**TO DO**
Write out all of the lines below, exactly and completely.

**GIVEN DATA**

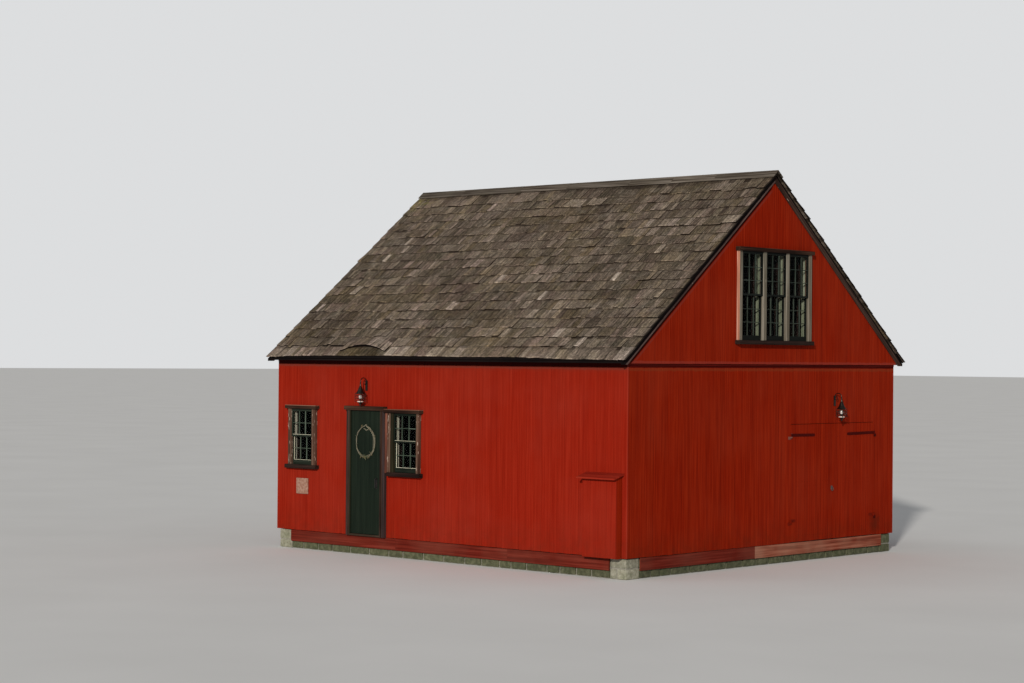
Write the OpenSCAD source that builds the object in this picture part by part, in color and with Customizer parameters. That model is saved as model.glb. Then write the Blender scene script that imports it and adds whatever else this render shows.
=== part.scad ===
// Timber boathouse with a steep gable roof, an entry door and two small
// windows on its long front, and a pair of flush plank doors under an upper
// triple window on its right gable.
// +Z is up, the entry front faces -Y, the plank doors face +X.
// The origin is on the ground under the middle of the plan.

/* [Building] */
// Length of the entry front, along X
len_x = 7610; // [7560:10:7700]
// Width of the gable ends, along Y
wid_y = 7100; // [7060:10:7160]
// Height of the wall bottoms above the ground
base_z = 310; // [290:5:340]
// Thickness of the outside walls
wall_t = 140; // [120:5:160]
// Height of the lower gable walls, from the wall bottoms
belt_h = 2860; // [2840:5:2880]
// How far the upper gable siding stands proud of the lower wall
gable_lap = 30; // [20:2:36]

/* [Roof] */
// Height of the roof surface at the ridge, above the ground
ridge_z = 6185; // [6100:5:6260]
// Height of the roof surface at the eaves, above the ground
eave_z = 3206; // [3180:2:3230]
// Overhang of the roof past the front and back walls
eave_out = 199; // [180:1:220]
// Overhang of the roof past the right gable
rake_out_r = 114; // [105:1:130]
// Overhang of the roof past the left gable
rake_out_l = 120; // [105:1:130]
// Thickness of the roof, measured straight down
roof_t = 133; // [120:1:145]
// Thickness of the shingle layer, measured straight down
shingle_t = 32; // [26:1:40]
// Thickness of the roof's overhanging edges, measured straight down
edge_t = 58; // [50:1:66]

/* [Entry door] */
// Left edge of the entry door leaf, from the left front corner
door_x = 1828; // [1824:1:1832]
// Width of the entry door leaf
door_w = 710; // [704:1:710]
// Top of the entry door leaf, above the wall bottoms
door_top = 2042; // [2000:1:2060]
// Thickness of the entry door's planks
door_plank = 30; // [24:1:34]

/* [Plank doors] */
// Left edge of the plank doorway, from the near gable corner
barn_y = 4100; // [4080:5:4120]
// Width of the plank doorway
barn_w = 2390; // [2360:5:2400]
// Height of the plank doorway, above the wall bottoms
barn_h = 1888; // [1860:2:1900]
// Gap round each moving leaf
leaf_gap = 8; // [6:1:10]
// Thickness of the plank doors' boards
barn_plank = 24; // [20:1:28]
// Length of the left door's upper strap hinge
strap_l = 655; // [600:5:740]
// Length of the right door's upper strap hinge
strap_r = 780; // [600:5:820]
// Length of the short lower hinges
strap_low = 130; // [110:5:200]

/* [Windows] */
// Middle of the left front window, from the left front corner
win1_x = 650; // [640:1:660]
// Middle of the right front window, from the left front corner
win2_x = 3087; // [3086:1:3092]
// Clear width of the left front window
win1_w = 502; // [494:1:508]
// Clear width of the right front window
win2_w = 515; // [508:1:516]
// Top of the left front window's sill, above the wall bottoms
win_sill = 1100; // [1080:5:1120]
// Height of the ground floor windows
win_h = 930; // [900:5:940]
// How far the plank frames of the lower windows and the entry stand proud
frame_out = 62; // [56:1:68]
// How far the plank frame of the gable window stands proud
gframe_out = 70; // [62:1:76]
// Clear width of the gable window, over all three lights
gwin_w = 1770; // [1740:5:1790]
// Clear height of the gable window
gwin_h = 1380; // [1340:5:1400]
// Top of the gable window's sill, above the wall bottoms
gwin_sill = 3210; // [3180:5:3230]
// Width of the posts between the gable window's lights
mullion_w = 84; // [70:2:96]
// Thickness of a sash
sash_t = 32; // [28:1:36]

/* [Hidden] */
$fn = 48;

hx = len_x / 2;
hy = wid_y / 2;
run = hy + eave_out;                    // level run of one roof slope
slope = (ridge_z - eave_z) / run;
function z_top(y) = ridge_z - abs(y) * slope;
function z_low(y) = z_top(y) - roof_t;
function z_wall(y) = z_low(y) - 1;      // wall tops, just under the roof
function z_skin(y) = z_top(y) - edge_t - 1; // upper gable siding, under the overhang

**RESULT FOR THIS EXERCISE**
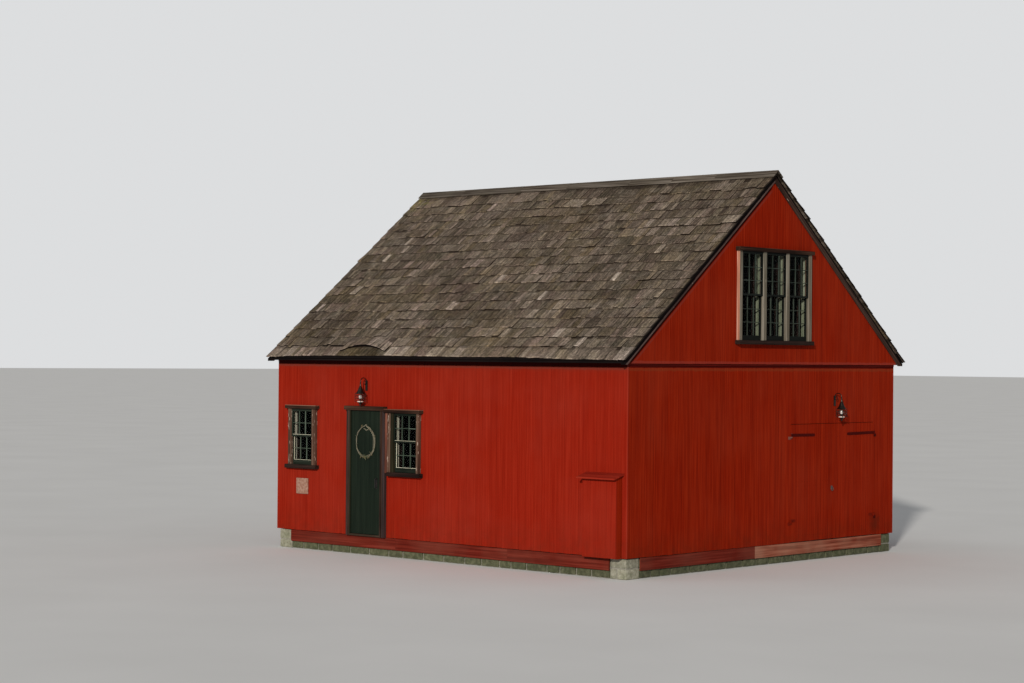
Write the OpenSCAD source that builds the object in this picture part by part, in color and with Customizer parameters. That model is saved as model.glb. Then write the Blender scene script that imports it and adds whatever else this render shows.
=== part.scad ===
// Timber boathouse with a steep gable roof, an entry door and two small
// windows on its long front, and a pair of flush plank doors under an upper
// triple window on its right gable.
// +Z is up, the entry front faces -Y, the plank doors face +X.
// The origin is on the ground under the middle of the plan.

/* [Building] */
// Length of the entry front, along X
len_x = 7610; // [7560:10:7700]
// Width of the gable ends, along Y
wid_y = 7100; // [7060:10:7160]
// Height of the wall bottoms above the ground
base_z = 310; // [290:5:340]
// Thickness of the outside walls
wall_t = 140; // [120:5:160]
// Height of the lower gable walls, from the wall bottoms
belt_h = 2860; // [2840:5:2880]
// How far the upper gable siding stands proud of the lower wall
gable_lap = 30; // [20:2:36]

/* [Roof] */
// Height of the roof surface at the ridge, above the ground
ridge_z = 6185; // [6100:5:6260]
// Height of the roof surface at the eaves, above the ground
eave_z = 3206; // [3180:2:3230]
// Overhang of the roof past the front and back walls
eave_out = 199; // [180:1:220]
// Overhang of the roof past the right gable
rake_out_r = 114; // [105:1:130]
// Overhang of the roof past the left gable
rake_out_l = 120; // [105:1:130]
// Thickness of the roof, measured straight down
roof_t = 133; // [120:1:145]
// Thickness of the shingle layer, measured straight down
shingle_t = 32; // [26:1:40]
// Thickness of the roof's overhanging edges, measured straight down
edge_t = 58; // [50:1:66]

/* [Entry door] */
// Left edge of the entry door leaf, from the left front corner
door_x = 1828; // [1824:1:1832]
// Width of the entry door leaf
door_w = 710; // [704:1:710]
// Top of the entry door leaf, above the wall bottoms
door_top = 2042; // [2000:1:2060]
// Thickness of the entry door's planks
door_plank = 30; // [24:1:34]

/* [Plank doors] */
// Left edge of the plank doorway, from the near gable corner
barn_y = 4100; // [4080:5:4120]
// Width of the plank doorway
barn_w = 2390; // [2360:5:2400]
// Height of the plank doorway, above the wall bottoms
barn_h = 1888; // [1860:2:1900]
// Gap round each moving leaf
leaf_gap = 8; // [6:1:10]
// Thickness of the plank doors' boards
barn_plank = 24; // [20:1:28]
// Length of the left door's upper strap hinge
strap_l = 655; // [600:5:740]
// Length of the right door's upper strap hinge
strap_r = 780; // [600:5:820]
// Length of the short lower hinges
strap_low = 130; // [110:5:200]

/* [Windows] */
// Middle of the left front window, from the left front corner
win1_x = 650; // [640:1:660]
// Middle of the right front window, from the left front corner
win2_x = 3087; // [3086:1:3092]
// Clear width of the left front window
win1_w = 502; // [494:1:508]
// Clear width of the right front window
win2_w = 515; // [508:1:516]
// Top of the left front window's sill, above the wall bottoms
win_sill = 1100; // [1080:5:1120]
// Height of the ground floor windows
win_h = 930; // [900:5:940]
// How far the plank frames of the lower windows and the entry stand proud
frame_out = 62; // [56:1:68]
// How far the plank frame of the gable window stands proud
gframe_out = 70; // [62:1:76]
// Clear width of the gable window, over all three lights
gwin_w = 1770; // [1740:5:1790]
// Clear height of the gable window
gwin_h = 1380; // [1340:5:1400]
// Top of the gable window's sill, above the wall bottoms
gwin_sill = 3210; // [3180:5:3230]
// Width of the posts between the gable window's lights
mullion_w = 84; // [70:2:96]
// Thickness of a sash
sash_t = 32; // [28:1:36]

/* [Hidden] */
$fn = 48;

hx = len_x / 2;
hy = wid_y / 2;
run = hy + eave_out;                    // level run of one roof slope
slope = (ridge_z - eave_z) / run;
function z_top(y) = ridge_z - abs(y) * slope;
function z_low(y) = z_top(y) - roof_t;
function z_wall(y) = z_low(y) - 1;      // wall tops, just under the roof
function z_skin(y) = z_top(y) - edge_t - 1; // upper gable siding, under the overhang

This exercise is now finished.